With hectic work schedules and busy lives, people of today’s society have become snackers. And when there’s not enough hours in the day to have a full meal, it becomes the norm to compensate by snacking throughout the day instead.
An experience shared by many, nutritionally complete food innovators YFood, found that 83 percent of Britons say that “dinner is the most substantial meal of the day”.
And while it’s important to make sure people are eating enough full meals to fuel the body and ensure daily recommended intakes are met, there are still occasions where meals are substituted for snacks.
“Meals, for our purposes, contain the key macro and micronutrients the body needs including a source of protein, veg, and fats,” said CEOs of YFood Noel Bollmann and Ben Kremer.
“Snacks are anything that does not constitute this full combination.
“Foods in isolation, such as a handful of nuts, bananas or a protein bar are all classed as snacks.”
They explained that the difference between these two intakes on physiology is “huge”.

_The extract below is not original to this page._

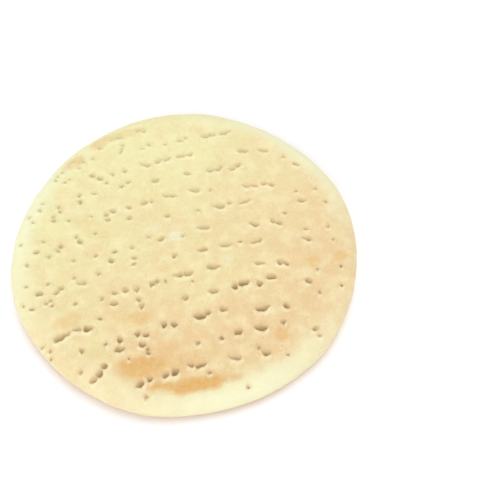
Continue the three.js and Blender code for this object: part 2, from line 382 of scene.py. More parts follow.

They continued: “A meal, due to its combination of protein, fibre, carbohydrate, and fats, in solid form, is digested and absorbed very slowly in comparison to the same foods eaten in isolation.
“This slow digestion results in staying satiated and fuller for longer.

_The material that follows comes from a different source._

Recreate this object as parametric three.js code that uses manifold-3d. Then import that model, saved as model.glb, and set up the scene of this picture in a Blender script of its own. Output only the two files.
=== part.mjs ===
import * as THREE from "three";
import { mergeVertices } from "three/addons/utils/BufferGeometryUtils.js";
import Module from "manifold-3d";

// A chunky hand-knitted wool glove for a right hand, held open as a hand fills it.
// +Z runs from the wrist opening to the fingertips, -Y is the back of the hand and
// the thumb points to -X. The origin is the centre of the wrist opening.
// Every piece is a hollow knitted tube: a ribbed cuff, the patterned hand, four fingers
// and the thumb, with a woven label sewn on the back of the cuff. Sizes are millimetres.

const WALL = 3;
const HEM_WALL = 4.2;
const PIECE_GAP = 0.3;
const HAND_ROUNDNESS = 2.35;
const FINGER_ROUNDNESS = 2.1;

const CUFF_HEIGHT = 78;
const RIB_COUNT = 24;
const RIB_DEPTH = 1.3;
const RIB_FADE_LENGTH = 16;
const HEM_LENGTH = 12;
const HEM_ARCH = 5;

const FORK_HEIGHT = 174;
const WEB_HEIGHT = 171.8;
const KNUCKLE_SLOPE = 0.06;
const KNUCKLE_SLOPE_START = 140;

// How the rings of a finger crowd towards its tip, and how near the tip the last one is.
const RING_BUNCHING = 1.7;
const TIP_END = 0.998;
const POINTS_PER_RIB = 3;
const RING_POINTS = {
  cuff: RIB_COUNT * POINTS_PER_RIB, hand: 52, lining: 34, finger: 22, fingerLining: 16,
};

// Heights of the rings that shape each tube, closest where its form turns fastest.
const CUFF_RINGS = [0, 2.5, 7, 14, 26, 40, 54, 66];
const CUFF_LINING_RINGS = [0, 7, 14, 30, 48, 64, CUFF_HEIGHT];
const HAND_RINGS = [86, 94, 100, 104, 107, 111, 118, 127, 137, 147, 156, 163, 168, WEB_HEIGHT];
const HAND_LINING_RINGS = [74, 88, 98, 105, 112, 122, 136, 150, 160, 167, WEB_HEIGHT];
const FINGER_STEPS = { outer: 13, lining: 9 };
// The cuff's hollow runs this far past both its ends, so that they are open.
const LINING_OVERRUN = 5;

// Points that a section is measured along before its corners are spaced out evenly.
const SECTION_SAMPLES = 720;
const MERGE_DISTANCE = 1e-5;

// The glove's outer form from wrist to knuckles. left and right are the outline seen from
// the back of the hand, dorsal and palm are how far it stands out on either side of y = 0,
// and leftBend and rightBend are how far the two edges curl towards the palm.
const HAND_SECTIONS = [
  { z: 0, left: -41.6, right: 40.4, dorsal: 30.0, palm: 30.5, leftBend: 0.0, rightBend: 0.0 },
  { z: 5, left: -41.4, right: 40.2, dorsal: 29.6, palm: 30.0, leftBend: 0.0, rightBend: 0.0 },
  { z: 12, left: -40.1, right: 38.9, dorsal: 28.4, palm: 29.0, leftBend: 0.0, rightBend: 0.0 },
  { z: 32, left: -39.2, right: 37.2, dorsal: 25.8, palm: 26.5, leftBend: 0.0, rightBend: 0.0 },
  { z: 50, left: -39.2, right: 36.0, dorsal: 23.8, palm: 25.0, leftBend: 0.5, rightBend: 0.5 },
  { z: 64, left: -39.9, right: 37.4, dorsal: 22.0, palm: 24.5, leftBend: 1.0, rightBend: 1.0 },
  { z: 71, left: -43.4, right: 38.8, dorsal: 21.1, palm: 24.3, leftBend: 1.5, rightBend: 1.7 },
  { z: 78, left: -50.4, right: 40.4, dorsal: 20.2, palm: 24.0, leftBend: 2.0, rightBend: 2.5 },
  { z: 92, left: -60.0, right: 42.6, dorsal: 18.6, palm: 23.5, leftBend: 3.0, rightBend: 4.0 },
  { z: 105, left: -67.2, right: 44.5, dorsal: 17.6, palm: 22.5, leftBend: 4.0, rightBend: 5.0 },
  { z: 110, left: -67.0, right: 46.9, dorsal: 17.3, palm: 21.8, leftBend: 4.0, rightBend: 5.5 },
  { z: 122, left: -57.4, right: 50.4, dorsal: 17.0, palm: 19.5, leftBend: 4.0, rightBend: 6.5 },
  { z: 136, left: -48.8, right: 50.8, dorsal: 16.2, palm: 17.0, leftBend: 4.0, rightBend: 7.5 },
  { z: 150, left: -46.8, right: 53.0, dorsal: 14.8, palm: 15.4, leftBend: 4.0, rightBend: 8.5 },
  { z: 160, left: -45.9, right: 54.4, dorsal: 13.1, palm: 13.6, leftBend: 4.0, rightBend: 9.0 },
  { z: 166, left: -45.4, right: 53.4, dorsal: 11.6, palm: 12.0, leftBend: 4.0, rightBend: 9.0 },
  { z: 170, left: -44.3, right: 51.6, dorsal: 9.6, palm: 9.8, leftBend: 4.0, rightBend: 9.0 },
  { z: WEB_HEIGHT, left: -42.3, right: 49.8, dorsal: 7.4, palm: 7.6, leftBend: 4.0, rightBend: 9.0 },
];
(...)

“A snack, on the other hand, is far more quickly digested, thus hits the bloodstream quicker and is therefore metabolised faster.
“Leading to less satiety, more hunger and more dependence on eating frequently.”
But some experts have suggested that snacking on the right foods such as bananas, pineapple, and oranges before bed may help people.
They also revealed that enjoying a snack can help you lose weight as it cuts cravings later and helps keep blood sugar steady.
But this is only if you snack wisely.
“Pairing a fruit, vegetable, or whole grain with a food that contains protein or healthy fat is a winning combination,” said Dr Lisa Young.
She recommended snacks such as an apple with peanut butter, hummus with veggies, strawberries dipped in chocolate, or dry roasted chickpeas.
Dietician Shannon Henry, from EZCare Clinic, revealed that it’s all about the quality of the snack.
She specifically pointed out how “100 calories of sweets won’t leave you as satisfied compared to 200 calories of nuts and dried fruit”.
This still applied even if the calories are slightly more compared to the sweet snack.